Clone and use the db Employees

Employees is a machine generated db from the DataCharmer repository. It has 299938 employees and 2843227 salary records. Its schema is shown at the end of this article. (You can try a much smaller practice DB described in my article: SQL Exercises for a 40 Line Database.)

To get started, clone the repo at https://github.com/datacharmer/test_db

git clone https://github.com/datacharmer/test_db

and then run from the CLI, as super user

$ sudo mysql < employees.sql

Exercises

Now that you have the data set, try these exercieses.

Solve each SQL challenge using a SQL query. (Scroll down for solutions.)

  1. Get a list of employees whose last names start with a J, sorted by age.
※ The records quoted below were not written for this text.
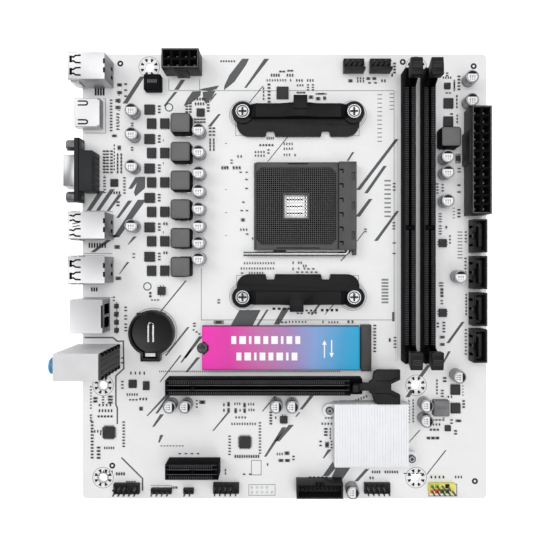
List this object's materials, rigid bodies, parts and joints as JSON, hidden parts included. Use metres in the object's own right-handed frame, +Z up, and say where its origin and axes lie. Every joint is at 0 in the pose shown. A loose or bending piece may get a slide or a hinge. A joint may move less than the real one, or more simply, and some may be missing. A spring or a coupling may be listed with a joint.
{
  "type": "motherboard",
  "caption": "Compact white desktop computer motherboard with a lever processor socket, memory and card slots, a storage card and rear panel ports.",
  "frame": {"origin": "axis of the standoff hole in the rear lower corner, at mid thickness of the board there", "axes": "+Z up from the component side, +X from the rear connectors to the front edge, +Y towards the edge with the processor power plug"},
  "size_m": [0.2059, 0.2199, 0.0371],
  "materials": {
    "board_laminate": "satin white solder mask with dark grey print",
    "solder": "bright tin",
    "socket_plastic": "fine matte charcoal",
    "lever_steel": "polished",
    "plate_steel": "zinc plated",
    "bracket_plastic": "fine matte black",
    "screw_steel": "nickel plated",
    "slot_plastic": "satin black",
    "latch_plastic": "matte dark grey",
    "connector_brown": "satin dark grey brown",
    "card_laminate": "black solder mask",
    "card_label": "printed film, magenta to cyan",
    "standoff_brass": "machined",
    "chip_epoxy": "matte moulded epoxy",
    "heatsink_white": "white powder coat",
    "holder_plastic": "gloss black",
    "contact_metal": "bright plated spring metal",
    "connector_black": "satin black",
    "panel_header_plastic": "coloured by function",
    "fan_header_plastic": "satin black",
    "pin_gold": "gold flash",
    "pin_tin": "tin plated",
    "port_nickel": "bright nickel sheet",
    "port_core_plastic": "satin black",
    "port_core_blue": "satin blue",
    "vga_plastic": "satin dark blue black",
    "audio_plastic": "satin pale grey",
    "collar_plastic": "satin, one colour per jack",
    "capacitor_can": "bright drawn can with a printed sector",
    "choke_ferrite": "satin pressed ferrite",
    "inductor_ferrite": "matte pressed ferrite",
    "passive_ceramic": "ceramic with tinned ends"
  },
  "bodies": {
    "board": {"pcb": "board_laminate", "solder_joints": "solder", "socket_base": "socket_plastic", "cooler_backplate": "plate_steel", "cooler_bracket_upper": "bracket_plastic", "cooler_bracket_lower": "bracket_plastic", "bracket_screws": "screw_steel", "dimm_slot_inner": "slot_plastic", "dimm_slot_outer": "slot_plastic", "pcie_x16_slot": "slot_plastic", "pcie_x1_slot": "slot_plastic", "m2_connector": "connector_brown", "m2_card": "card_laminate", "m2_card_label": "card_label", "m2_standoff": "standoff_brass", "m2_screw": "screw_steel", "chipset": "chip_epoxy", "chipset_heatsink": "heatsink_white", "heatsink_screws": "screw_steel", "battery_holder": "holder_plastic", "battery_contacts": "contact_metal", "eps_power_connector": "connector_black", "atx_power_connector": "connector_black", "pin_header_bases": "connector_black", "front_panel_header": "panel_header_plastic", "usb3_header": "connector_black", "fan_headers": "fan_header_plastic", "header_pins": "pin_gold", "connector_pins": "pin_tin", "sata_port_1": "connector_black", "sata_port_2": "connector_black", "sata_port_3": "connector_black", "sata_port_4": "connector_black", "usb2_upper_shell": "port_nickel", "usb3_shell": "port_nickel", "usb2_lower_shell": "port_nickel", "usb2_cores": "port_core_plastic", "usb3_core": "port_core_blue", "hdmi_shell": "port_nickel", "hdmi_core": "port_core_plastic", "vga_body": "vga_plastic", "vga_shell": "port_nickel", "vga_nuts": "screw_steel", "lan_shell": "port_nickel", "lan_core": "port_core_plastic", "audio_housing": "audio_plastic", "audio_collars": "collar_plastic", "capacitors": "capacitor_can", "vrm_chokes": "choke_ferrite", "small_inductors": "inductor_ferrite", "mosfets": "chip_epoxy", "chips": "chip_epoxy", "smd_passives": "passive_ceramic"},
    "lever": {"socket_lever": "lever_steel"},
    "cover": {"socket_cover": "socket_plastic"},
    "card_latch": {"pcie_x16_latch": "latch_plastic"},
    "inner_upper_latch": {"dimm_slot_inner_upper_latch": "latch_plastic"},
    "inner_lower_latch": {"dimm_slot_inner_lower_latch": "latch_plastic"},
    "outer_upper_latch": {"dimm_slot_outer_upper_latch": "latch_plastic"},
    "outer_lower_latch": {"dimm_slot_outer_lower_latch": "latch_plastic"}
  },
  "joints": [
    {"name": "lever_swing", "type": "hinge", "parent": "board", "child": "lever", "pos_m": [0.12084, 0.13405, 0.005], "axis": [0, 1, 0], "range_deg": [0, 90]},
    {"name": "cover_slide", "type": "slide", "parent": "board", "child": "cover", "axis": [-1, 0, 0], "range_m": [0, 0.001]},
    {"name": "card_latch_press", "type": "hinge", "parent": "board", "child": "card_latch", "pos_m": [0.12424, 0.04665, 0.0061], "axis": [0, 1, 0], "range_deg": [0, 15]},
    {"name": "inner_upper_latch_swing", "type": "hinge", "parent": "board", "child": "inner_upper_latch", "pos_m": [0.15014, 0.19655, 0.0061], "axis": [-1, 0, 0], "range_deg": [0, 28]},
    {"name": "inner_lower_latch_swing", "type": "hinge", "parent": "board", "child": "inner_lower_latch", "pos_m": [0.15014, 0.06095, 0.0061], "axis": [1, 0, 0], "range_deg": [0, 28]},
    {"name": "outer_upper_latch_swing", "type": "hinge", "parent": "board", "child": "outer_upper_latch", "pos_m": [0.15964, 0.19655, 0.0061], "axis": [-1, 0, 0], "range_deg": [0, 28]},
    {"name": "outer_lower_latch_swing", "type": "hinge", "parent": "board", "child": "outer_lower_latch", "pos_m": [0.15964, 0.06095, 0.0061], "axis": [1, 0, 0], "range_deg": [0, 28]}
  ],
  "couplings": [
    {"joint": "cover_slide", "follows": "lever_swing", "m_per_rad": 0.00063}
  ]
}
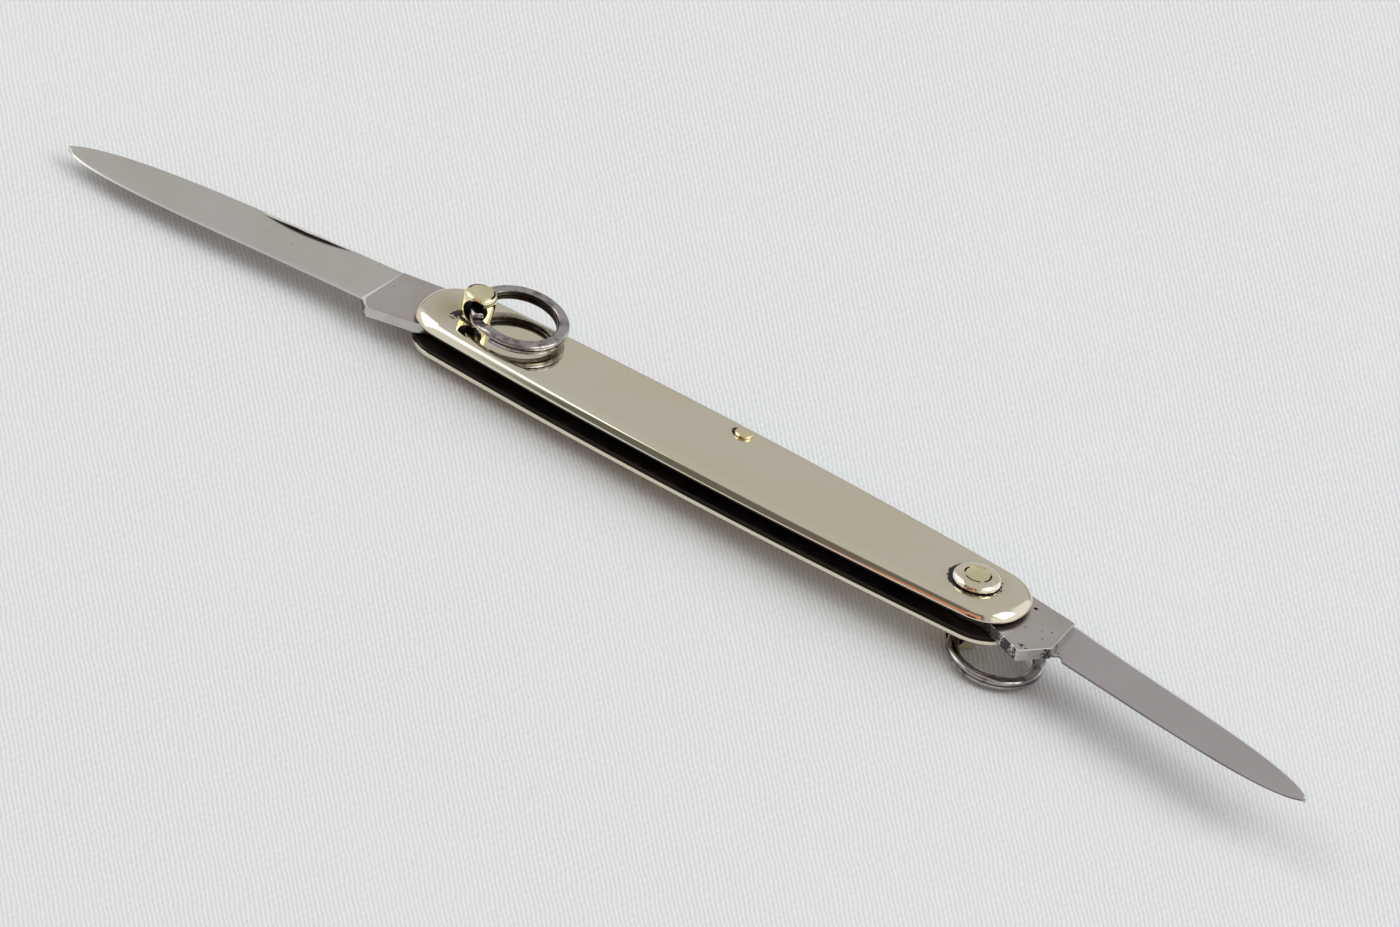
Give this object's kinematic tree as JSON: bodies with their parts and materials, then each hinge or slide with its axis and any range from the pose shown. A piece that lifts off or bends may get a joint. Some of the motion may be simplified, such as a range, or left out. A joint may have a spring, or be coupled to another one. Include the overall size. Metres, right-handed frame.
{
  "type": "folding pen knife",
  "caption": "Slim folding pen knife with rounded metal scales, a blade at each end, and a post with an eye and a split ring beside each pivot for hanging it on a chain.",
  "frame": {"origin": "middle of the handle, halfway between the ends and halfway between the two scales", "axes": "+X along the handle towards the short blade, +Y towards the handle's back, +Z out of the front scale"},
  "size_m": [0.1541, 0.013, 0.0111],
  "materials": {
    "scale_metal": "mirror polish, worn",
    "fitting_metal": "polished, worn",
    "blade_steel": "satin, worn",
    "spring_steel": "satin",
    "liner_metal": "dark patina",
    "ring_wire": "polished, worn"
  },
  "bodies": {
    "handle": {"front_scale": "scale_metal", "back_scale": "scale_metal", "front_liner": "liner_metal", "back_liner": "liner_metal", "back_spring": "spring_steel", "centre_pin": "fitting_metal", "front_eye_stud": "fitting_metal", "back_eye_stud": "fitting_metal", "front_collar": "fitting_metal", "back_collar": "fitting_metal"},
    "long_blade": {"long_blade": "blade_steel"},
    "short_blade": {"short_blade": "blade_steel"},
    "front_ring": {"front_split_ring": "ring_wire"},
    "back_ring": {"back_split_ring": "ring_wire"}
  },
  "joints": [
    {"name": "long_blade_fold", "type": "hinge", "parent": "handle", "child": "long_blade", "pos_m": [-0.0313, 0, 0], "axis": [0, 0, 1], "range_deg": [0, 167], "deforming": ["back_spring"]},
    {"name": "short_blade_fold", "type": "hinge", "parent": "handle", "child": "short_blade", "pos_m": [0.0313, 0, 0], "axis": [0, 0, -1], "range_deg": [0, 167], "deforming": ["back_spring"]},
    {"name": "front_ring_swing", "type": "hinge", "parent": "handle", "child": "front_ring", "pos_m": [-0.0313, 0, 0.00385], "axis": [0.2588, -0.9659, 0], "range_deg": [0, 172]},
    {"name": "back_ring_swing", "type": "hinge", "parent": "handle", "child": "back_ring", "pos_m": [0.0313, 0, -0.00385], "axis": [0.1564, 0.9877, 0], "range_deg": [-3, 168]}
  ]
}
  2. Show a list of all department numbers and employees per department, with them ranked by the departments with the most employees first. Show the departments by their department numbers only.

  3. Rank the departments by average age of their employees, show the departments by their department number only.

  4. Use a self join. Find pairs of employees where they have the same first name and same last name, i.e. "Jimmy Johnson" and "Jimmy Johnson" would match but not "Ted Johnson" and "Fran Johnson".
    Hint: Look up how to do a self join.

  5. Count how many employees are named Georgi or Parto

  6. Find the employees with last name starting with "T" whose salaries fall in a narrow range. Play around to get the range small enough that just a handful of results are found.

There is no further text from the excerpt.